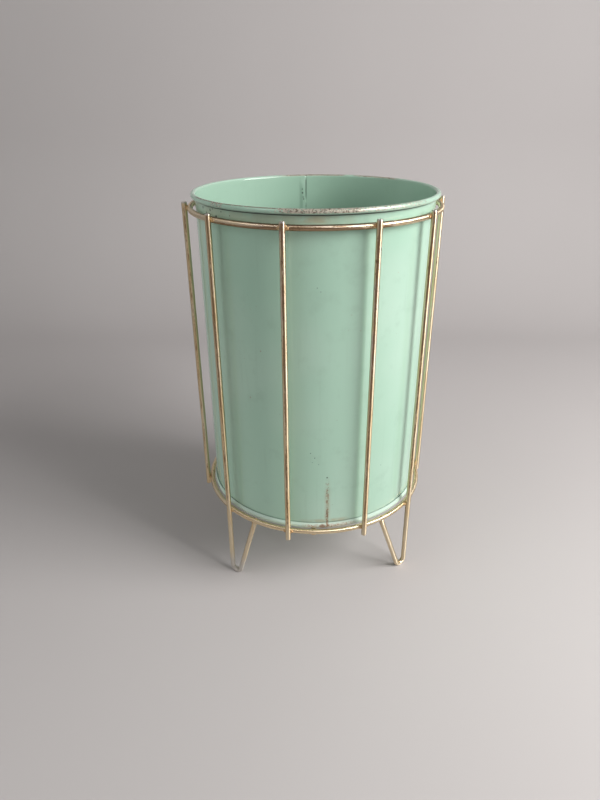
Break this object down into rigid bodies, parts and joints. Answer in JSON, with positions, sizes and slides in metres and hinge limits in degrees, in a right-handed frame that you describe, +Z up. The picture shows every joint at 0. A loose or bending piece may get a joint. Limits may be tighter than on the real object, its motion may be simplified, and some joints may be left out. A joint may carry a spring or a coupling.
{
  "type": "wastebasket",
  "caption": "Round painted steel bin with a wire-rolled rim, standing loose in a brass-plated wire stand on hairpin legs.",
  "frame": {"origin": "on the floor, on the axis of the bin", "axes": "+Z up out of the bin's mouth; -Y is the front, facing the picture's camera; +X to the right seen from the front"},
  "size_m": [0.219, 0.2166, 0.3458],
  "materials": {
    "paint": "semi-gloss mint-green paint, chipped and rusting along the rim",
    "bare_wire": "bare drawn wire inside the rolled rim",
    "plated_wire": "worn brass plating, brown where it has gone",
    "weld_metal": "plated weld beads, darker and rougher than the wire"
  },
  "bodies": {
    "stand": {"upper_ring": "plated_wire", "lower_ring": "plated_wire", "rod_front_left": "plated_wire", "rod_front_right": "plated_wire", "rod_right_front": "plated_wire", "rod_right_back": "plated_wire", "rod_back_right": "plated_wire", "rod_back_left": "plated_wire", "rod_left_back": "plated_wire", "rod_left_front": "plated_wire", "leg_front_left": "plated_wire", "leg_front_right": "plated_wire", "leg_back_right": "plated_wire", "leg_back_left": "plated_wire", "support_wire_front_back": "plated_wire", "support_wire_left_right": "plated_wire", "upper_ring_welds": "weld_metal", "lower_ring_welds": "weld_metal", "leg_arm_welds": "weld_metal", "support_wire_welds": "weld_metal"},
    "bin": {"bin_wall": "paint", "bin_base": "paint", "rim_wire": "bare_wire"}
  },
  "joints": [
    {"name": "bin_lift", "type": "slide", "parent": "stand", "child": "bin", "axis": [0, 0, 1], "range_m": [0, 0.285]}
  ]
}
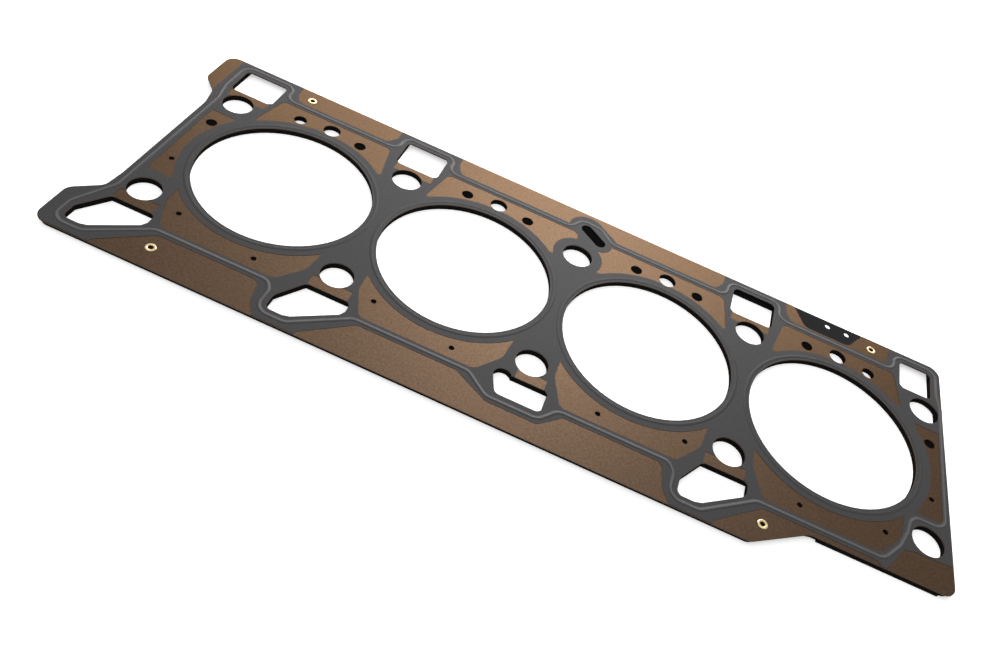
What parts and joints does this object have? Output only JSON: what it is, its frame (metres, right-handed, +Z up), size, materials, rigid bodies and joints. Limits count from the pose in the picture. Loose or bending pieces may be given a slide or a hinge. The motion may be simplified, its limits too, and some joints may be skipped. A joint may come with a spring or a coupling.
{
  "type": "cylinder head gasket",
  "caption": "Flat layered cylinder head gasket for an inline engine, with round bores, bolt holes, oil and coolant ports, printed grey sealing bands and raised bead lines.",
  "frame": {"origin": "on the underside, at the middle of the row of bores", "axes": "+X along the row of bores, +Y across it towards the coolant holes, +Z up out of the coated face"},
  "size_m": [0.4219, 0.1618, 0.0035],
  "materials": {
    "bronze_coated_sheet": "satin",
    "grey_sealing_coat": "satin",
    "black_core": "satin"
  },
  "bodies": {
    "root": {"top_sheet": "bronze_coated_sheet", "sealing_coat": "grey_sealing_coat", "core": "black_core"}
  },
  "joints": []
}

---*---

Aim of the task ▸ Write every entry out again exactly.

Output below ▸
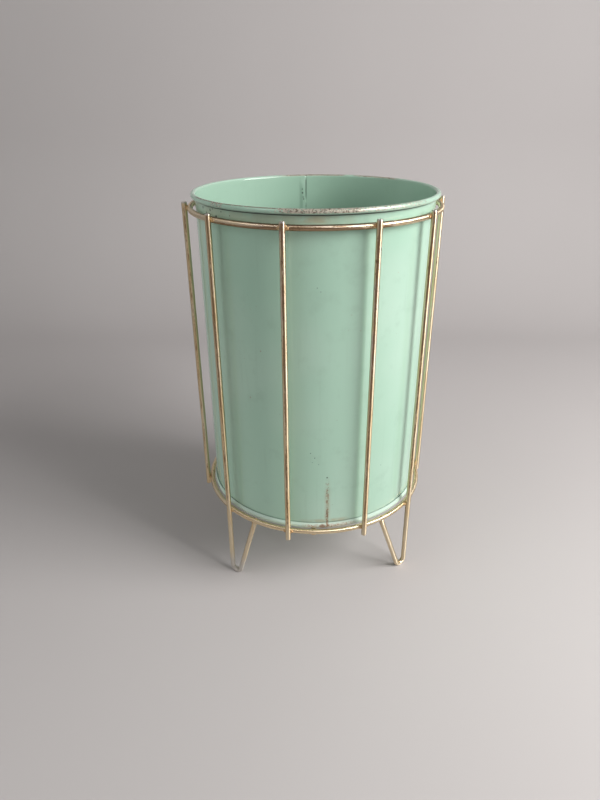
Break this object down into rigid bodies, parts and joints. Answer in JSON, with positions, sizes and slides in metres and hinge limits in degrees, in a right-handed frame that you describe, +Z up. The picture shows every joint at 0. A loose or bending piece may get a joint. Limits may be tighter than on the real object, its motion may be simplified, and some joints may be left out. A joint may carry a spring or a coupling.
{
  "type": "wastebasket",
  "caption": "Round painted steel bin with a wire-rolled rim, standing loose in a brass-plated wire stand on hairpin legs.",
  "frame": {"origin": "on the floor, on the axis of the bin", "axes": "+Z up out of the bin's mouth; -Y is the front, facing the picture's camera; +X to the right seen from the front"},
  "size_m": [0.219, 0.2166, 0.3458],
  "materials": {
    "paint": "semi-gloss mint-green paint, chipped and rusting along the rim",
    "bare_wire": "bare drawn wire inside the rolled rim",
    "plated_wire": "worn brass plating, brown where it has gone",
    "weld_metal": "plated weld beads, darker and rougher than the wire"
  },
  "bodies": {
    "stand": {"upper_ring": "plated_wire", "lower_ring": "plated_wire", "rod_front_left": "plated_wire", "rod_front_right": "plated_wire", "rod_right_front": "plated_wire", "rod_right_back": "plated_wire", "rod_back_right": "plated_wire", "rod_back_left": "plated_wire", "rod_left_back": "plated_wire", "rod_left_front": "plated_wire", "leg_front_left": "plated_wire", "leg_front_right": "plated_wire", "leg_back_right": "plated_wire", "leg_back_left": "plated_wire", "support_wire_front_back": "plated_wire", "support_wire_left_right": "plated_wire", "upper_ring_welds": "weld_metal", "lower_ring_welds": "weld_metal", "leg_arm_welds": "weld_metal", "support_wire_welds": "weld_metal"},
    "bin": {"bin_wall": "paint", "bin_base": "paint", "rim_wire": "bare_wire"}
  },
  "joints": [
    {"name": "bin_lift", "type": "slide", "parent": "stand", "child": "bin", "axis": [0, 0, 1], "range_m": [0, 0.285]}
  ]
}
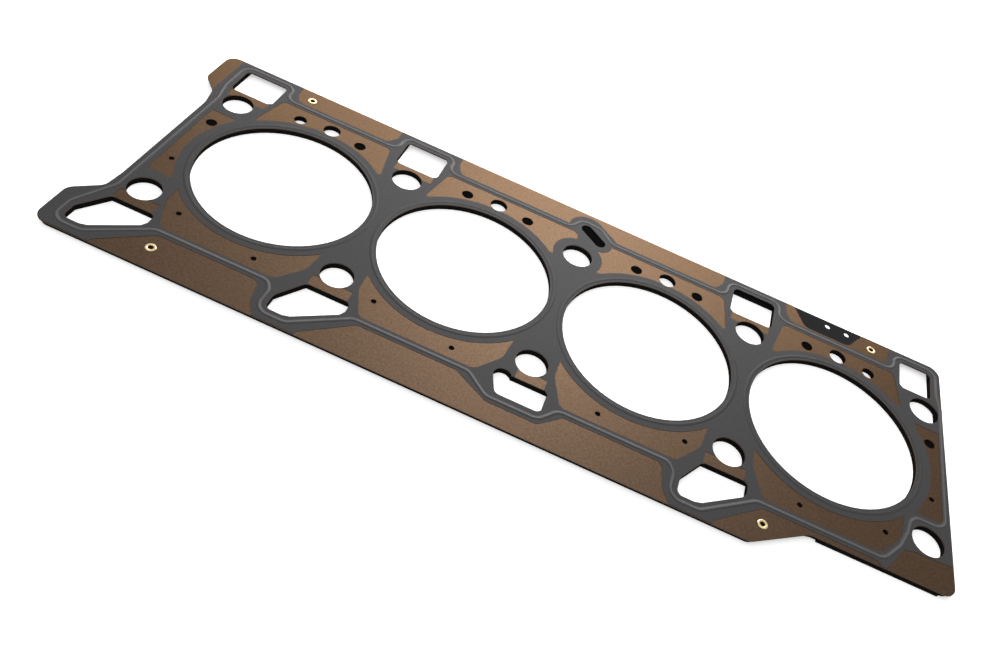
What parts and joints does this object have? Output only JSON: what it is, its frame (metres, right-handed, +Z up), size, materials, rigid bodies and joints. Limits count from the pose in the picture. Loose or bending pieces may be given a slide or a hinge. The motion may be simplified, its limits too, and some joints may be skipped. A joint may come with a spring or a coupling.
{
  "type": "cylinder head gasket",
  "caption": "Flat layered cylinder head gasket for an inline engine, with round bores, bolt holes, oil and coolant ports, printed grey sealing bands and raised bead lines.",
  "frame": {"origin": "on the underside, at the middle of the row of bores", "axes": "+X along the row of bores, +Y across it towards the coolant holes, +Z up out of the coated face"},
  "size_m": [0.4219, 0.1618, 0.0035],
  "materials": {
    "bronze_coated_sheet": "satin",
    "grey_sealing_coat": "satin",
    "black_core": "satin"
  },
  "bodies": {
    "root": {"top_sheet": "bronze_coated_sheet", "sealing_coat": "grey_sealing_coat", "core": "black_core"}
  },
  "joints": []
}